Saudara-Saudara pendengar yang kami kasihi, di mana pun anda berada. Anda kembali bersama kami pada acara TELAGA (Tegur Sapa Gembala Keluarga). Saya Gunawan Santoso dari Lembaga Bina Keluarga Kristen, akan berbincang-bincang dengan Bp.Pdt.Dr.Paul Gunadi. Beliau adalah seorang pakar dalam bidang konseling serta dosen di Seminari Alkitab Asia Tenggara, Malang. Perbincangan kami kali ini merupakan kelanjutan dari perbincangan kami yang terdahulu tentang "Pubertas ke II: Mitos atau Realitas?". Kami percaya acara ini pasti bermanfaat bagi kita sekalian dan dari studio kami mengucapkan selamat mengikuti.
Lengkap
GS : Pak Paul, pada waktu yang lalu kita sudah berbincang-bincang tentang pubertas ke II, mungkin sebagian pendengar kita tidak sempat mendengarkan waktu itu, Pak Paul berkenan menjelaskan ulang tentang beberapa fakta pubertas ke II di usia paro baya itu, Pak Paul?
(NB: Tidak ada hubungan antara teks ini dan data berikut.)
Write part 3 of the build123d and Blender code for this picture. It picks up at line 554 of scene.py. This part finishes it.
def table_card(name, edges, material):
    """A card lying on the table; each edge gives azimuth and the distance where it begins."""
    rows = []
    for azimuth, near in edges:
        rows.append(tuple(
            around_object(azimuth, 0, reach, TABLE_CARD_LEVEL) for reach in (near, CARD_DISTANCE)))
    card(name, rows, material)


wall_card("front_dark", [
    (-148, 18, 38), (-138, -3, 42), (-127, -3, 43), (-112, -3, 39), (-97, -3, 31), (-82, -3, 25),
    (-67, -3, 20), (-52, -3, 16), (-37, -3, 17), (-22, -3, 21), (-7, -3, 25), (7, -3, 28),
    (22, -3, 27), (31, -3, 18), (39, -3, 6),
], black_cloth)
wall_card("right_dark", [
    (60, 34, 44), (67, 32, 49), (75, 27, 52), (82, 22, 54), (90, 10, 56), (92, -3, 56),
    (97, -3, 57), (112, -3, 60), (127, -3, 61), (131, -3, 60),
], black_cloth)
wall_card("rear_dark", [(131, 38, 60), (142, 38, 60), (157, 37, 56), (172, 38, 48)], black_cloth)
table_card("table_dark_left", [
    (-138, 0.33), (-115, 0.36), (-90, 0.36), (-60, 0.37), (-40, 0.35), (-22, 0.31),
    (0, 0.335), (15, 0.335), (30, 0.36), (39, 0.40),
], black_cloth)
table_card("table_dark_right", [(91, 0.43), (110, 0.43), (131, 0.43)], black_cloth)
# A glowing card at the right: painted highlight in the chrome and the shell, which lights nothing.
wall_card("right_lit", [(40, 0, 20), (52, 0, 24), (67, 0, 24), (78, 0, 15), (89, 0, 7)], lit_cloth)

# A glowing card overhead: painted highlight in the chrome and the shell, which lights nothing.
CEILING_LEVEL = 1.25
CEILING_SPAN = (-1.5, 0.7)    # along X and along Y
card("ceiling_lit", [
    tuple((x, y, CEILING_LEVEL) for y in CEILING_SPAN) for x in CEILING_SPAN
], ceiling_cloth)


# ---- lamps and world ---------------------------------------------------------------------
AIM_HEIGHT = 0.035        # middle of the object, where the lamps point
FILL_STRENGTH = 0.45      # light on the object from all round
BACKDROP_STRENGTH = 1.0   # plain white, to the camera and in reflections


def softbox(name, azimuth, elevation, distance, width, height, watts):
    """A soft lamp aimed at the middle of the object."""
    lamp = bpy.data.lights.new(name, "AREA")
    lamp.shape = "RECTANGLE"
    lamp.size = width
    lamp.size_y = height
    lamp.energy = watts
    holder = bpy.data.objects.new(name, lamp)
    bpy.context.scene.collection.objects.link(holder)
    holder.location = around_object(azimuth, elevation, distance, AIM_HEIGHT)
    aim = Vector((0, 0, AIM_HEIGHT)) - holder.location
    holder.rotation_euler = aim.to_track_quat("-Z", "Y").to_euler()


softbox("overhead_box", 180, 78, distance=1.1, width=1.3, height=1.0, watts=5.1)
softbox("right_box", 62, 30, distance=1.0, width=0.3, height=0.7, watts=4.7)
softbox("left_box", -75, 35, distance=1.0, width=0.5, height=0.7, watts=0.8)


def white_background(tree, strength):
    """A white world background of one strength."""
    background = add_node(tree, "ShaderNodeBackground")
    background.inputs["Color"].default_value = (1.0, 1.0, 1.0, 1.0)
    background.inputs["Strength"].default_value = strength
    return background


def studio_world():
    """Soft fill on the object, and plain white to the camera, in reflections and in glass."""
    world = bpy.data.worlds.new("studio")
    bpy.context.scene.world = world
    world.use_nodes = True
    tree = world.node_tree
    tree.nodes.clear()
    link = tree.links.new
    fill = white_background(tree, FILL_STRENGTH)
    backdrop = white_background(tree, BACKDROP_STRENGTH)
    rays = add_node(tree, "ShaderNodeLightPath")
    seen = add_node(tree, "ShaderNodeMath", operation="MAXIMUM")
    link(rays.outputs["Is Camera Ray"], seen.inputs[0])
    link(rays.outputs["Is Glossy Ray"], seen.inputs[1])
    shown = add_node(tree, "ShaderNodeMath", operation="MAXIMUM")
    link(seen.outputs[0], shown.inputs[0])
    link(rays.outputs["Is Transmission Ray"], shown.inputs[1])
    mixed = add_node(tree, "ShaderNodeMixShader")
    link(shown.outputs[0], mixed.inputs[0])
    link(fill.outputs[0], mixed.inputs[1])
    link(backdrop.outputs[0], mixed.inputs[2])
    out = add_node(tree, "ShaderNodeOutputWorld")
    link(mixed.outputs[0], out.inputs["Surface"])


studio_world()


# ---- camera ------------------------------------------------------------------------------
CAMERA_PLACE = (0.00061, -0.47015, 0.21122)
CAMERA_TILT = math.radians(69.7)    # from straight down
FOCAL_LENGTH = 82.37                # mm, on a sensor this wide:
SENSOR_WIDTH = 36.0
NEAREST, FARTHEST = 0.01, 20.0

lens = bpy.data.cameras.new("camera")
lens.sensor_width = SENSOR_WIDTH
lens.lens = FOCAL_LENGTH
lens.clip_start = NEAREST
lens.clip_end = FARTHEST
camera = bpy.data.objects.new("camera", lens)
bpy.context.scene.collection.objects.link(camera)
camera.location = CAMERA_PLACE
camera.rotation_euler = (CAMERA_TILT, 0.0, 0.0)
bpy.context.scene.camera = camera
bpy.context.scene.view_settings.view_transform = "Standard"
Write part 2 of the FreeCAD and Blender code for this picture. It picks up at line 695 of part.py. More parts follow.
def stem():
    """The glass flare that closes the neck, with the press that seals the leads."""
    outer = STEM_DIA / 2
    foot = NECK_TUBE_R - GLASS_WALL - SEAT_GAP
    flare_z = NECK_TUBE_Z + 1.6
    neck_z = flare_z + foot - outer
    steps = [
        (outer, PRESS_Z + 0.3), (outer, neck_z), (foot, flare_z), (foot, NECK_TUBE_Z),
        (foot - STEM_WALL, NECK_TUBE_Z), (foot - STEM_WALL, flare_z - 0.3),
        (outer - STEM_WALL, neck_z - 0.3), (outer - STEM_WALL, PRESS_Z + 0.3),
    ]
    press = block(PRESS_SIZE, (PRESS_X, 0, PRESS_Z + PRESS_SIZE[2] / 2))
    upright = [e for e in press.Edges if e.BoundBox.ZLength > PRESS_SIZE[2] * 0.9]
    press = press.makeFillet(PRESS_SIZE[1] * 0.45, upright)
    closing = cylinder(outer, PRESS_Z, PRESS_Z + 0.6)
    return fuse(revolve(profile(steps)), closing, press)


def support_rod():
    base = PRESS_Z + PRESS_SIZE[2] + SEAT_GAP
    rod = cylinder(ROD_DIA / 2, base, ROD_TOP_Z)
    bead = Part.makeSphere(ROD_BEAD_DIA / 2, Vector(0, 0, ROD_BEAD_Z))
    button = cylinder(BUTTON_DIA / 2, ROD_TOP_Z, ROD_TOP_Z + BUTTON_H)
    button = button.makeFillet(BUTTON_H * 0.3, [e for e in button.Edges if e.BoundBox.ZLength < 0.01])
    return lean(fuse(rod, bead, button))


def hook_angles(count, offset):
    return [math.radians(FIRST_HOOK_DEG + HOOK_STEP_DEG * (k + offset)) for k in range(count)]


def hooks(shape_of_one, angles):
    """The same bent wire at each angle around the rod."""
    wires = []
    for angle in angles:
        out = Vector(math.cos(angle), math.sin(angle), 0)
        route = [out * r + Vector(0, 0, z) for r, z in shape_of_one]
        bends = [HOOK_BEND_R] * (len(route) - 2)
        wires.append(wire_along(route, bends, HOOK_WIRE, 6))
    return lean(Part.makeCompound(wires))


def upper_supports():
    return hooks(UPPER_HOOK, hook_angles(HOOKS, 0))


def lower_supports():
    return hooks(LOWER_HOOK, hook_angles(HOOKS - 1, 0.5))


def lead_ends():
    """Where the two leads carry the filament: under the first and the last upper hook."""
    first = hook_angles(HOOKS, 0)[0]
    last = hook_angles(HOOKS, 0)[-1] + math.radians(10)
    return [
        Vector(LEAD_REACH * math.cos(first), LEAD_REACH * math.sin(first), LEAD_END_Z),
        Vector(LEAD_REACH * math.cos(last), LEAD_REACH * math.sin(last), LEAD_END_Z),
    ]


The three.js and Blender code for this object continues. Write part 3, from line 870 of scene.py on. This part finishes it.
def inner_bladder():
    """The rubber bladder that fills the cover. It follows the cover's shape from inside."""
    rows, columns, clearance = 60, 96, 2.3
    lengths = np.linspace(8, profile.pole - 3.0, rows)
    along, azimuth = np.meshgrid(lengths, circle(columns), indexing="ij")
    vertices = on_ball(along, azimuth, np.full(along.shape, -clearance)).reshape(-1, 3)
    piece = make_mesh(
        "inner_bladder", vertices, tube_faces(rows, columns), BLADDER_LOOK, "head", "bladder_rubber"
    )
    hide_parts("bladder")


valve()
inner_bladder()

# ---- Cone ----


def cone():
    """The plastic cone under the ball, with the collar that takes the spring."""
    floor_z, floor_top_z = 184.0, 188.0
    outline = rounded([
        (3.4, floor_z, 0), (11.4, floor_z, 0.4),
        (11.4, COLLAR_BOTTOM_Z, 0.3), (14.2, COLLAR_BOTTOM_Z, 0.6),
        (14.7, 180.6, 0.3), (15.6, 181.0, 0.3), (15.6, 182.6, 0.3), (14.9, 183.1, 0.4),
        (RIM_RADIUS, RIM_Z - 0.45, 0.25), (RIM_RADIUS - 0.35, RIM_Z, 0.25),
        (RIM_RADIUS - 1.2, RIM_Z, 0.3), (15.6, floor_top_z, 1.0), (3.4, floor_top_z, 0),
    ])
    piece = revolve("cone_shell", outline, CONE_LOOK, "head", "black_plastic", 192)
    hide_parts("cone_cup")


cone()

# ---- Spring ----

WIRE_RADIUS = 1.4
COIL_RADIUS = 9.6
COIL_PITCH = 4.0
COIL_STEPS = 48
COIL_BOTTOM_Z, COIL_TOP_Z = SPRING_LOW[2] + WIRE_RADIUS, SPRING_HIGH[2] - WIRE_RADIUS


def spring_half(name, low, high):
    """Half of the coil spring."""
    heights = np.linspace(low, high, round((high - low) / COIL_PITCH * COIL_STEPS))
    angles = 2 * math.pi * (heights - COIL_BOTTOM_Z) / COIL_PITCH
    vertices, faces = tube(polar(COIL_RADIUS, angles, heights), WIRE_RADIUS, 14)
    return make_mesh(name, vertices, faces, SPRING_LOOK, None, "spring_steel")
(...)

PG : Masa paro baya yang biasanya melingkupi usia 40 hingga 60 tahun, sering kali dipanggil sebagai masa pubertas Ke II. Pertanyaannya adalah apakah memang ada pubertas ke II itu. Kata pubetas ke II itu sendiri sebetulnya mengacu pada masa remaja dan memang masa remaja sering kali dikaitkan dengan masa pergolakan.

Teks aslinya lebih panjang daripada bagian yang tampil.